The following bash script iterates over dates in a range.

#!/bin/bash
 
# $1 = start date (e.g.: yyyy-mm-dd)
# $2 = end date
 
# make sure the end date is formatted correctly
end_date=$(date -d "$2" +%Y-%m-%d)
 
# set iteration date to start date and format
iter_date=$(date -d "$1" +%Y-%m-%d)
 
until [[ ${iter_date} == ${end_date} ]]; do
    # print the date
    echo ${iter_date}
    # advance the date
    iter_date=$(date -d "${iter_date} +1 day" +%Y-%m-%d)
done

I’ve saved that in a file called “loopdates.sh” and chmod the file to 0755. An example usage follows.

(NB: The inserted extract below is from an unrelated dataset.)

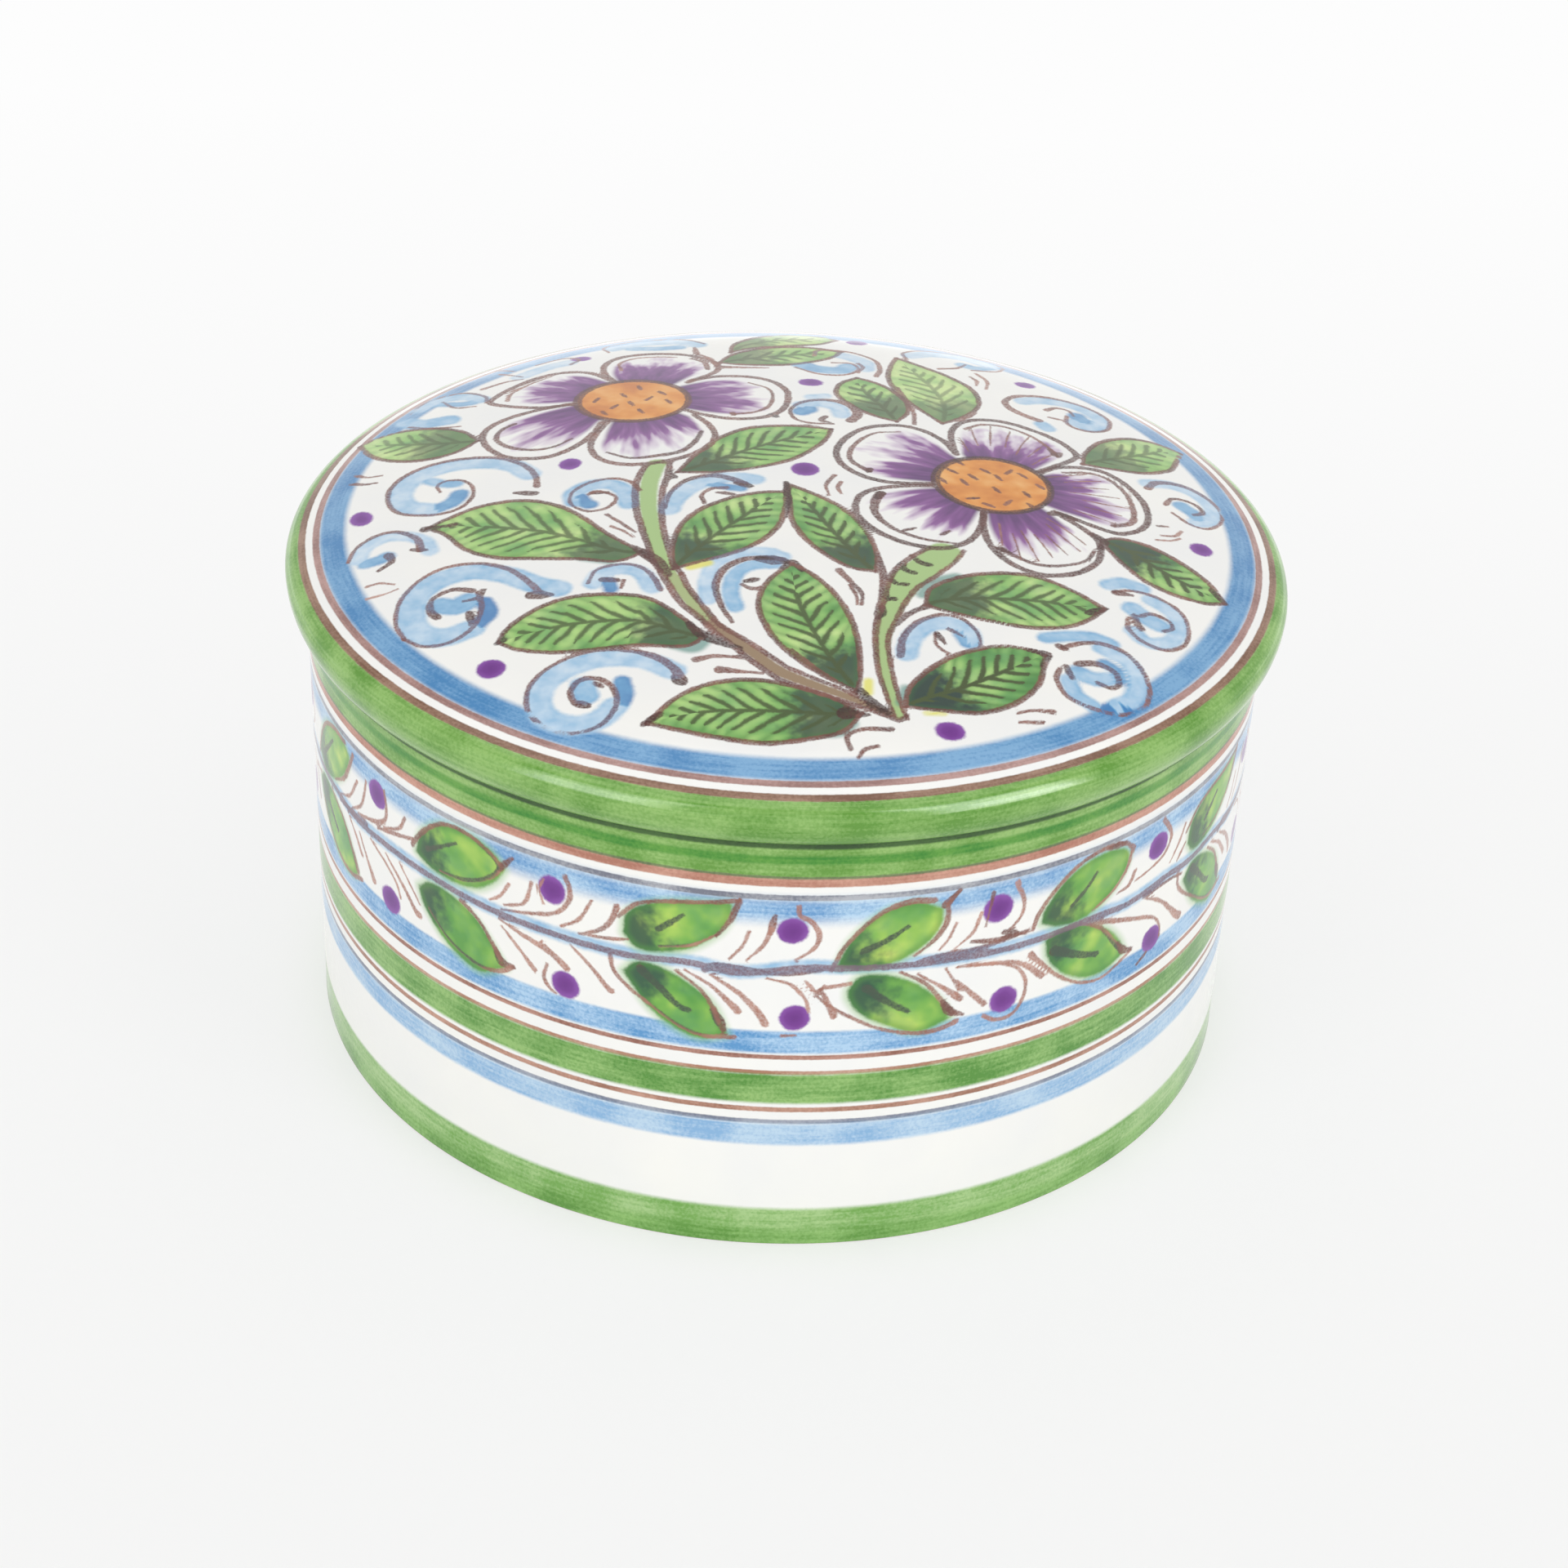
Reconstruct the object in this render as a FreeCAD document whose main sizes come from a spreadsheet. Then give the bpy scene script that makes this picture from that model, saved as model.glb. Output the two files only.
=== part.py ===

$ ./loopdates.sh 2014-11-27 2014-12-02
2014-11-27
2014-11-28
2014-11-29
2014-11-30
2014-12-01

Say you have a bunch of subdirectories of your current working directory, all including variously named files. You want to iterate over those files and apply some Bash command.

For instance, I have folders named 01, 02, 03, …, 31 (representing days in a month), and inside each of those folders sits various files. I wish to gzip each of those files individually. Here’s how I do that with a single line in Bash:

$ for d in */; do for f in $d*; do echo "gzip ${f}";gzip ${f};done; done

The [date] program in Linux is incredibly powerful, and can be used to modify dates very quickly. Here are some examples.

The current time in my present locale:

$ date
Thu Nov 13 15:41:12 MST 2014

The current time in UTC: (Use UTC, not GMT. One is an international standard of keeping time based on atomic clocks while the other is a local old-fashioned timezone based on when the sun is highest in the sky … which isn’t exactly accurate enough for international business. Plus, GMT isn’t even used when daylight saving time is in effect. Anyway…)

$ date --utc
Thu Nov 13 22:44:06 UTC 2014

The time one day ago in UTC:

$ date --utc -d "now -1 day"
Wed Nov 12 22:44:51 UTC 2014

A specific date minus one day, formatted as we wish:

date -d "2014-10-01 -1 day" +%Y-%m-%d
2014-09-30

See the manual page for date for more options.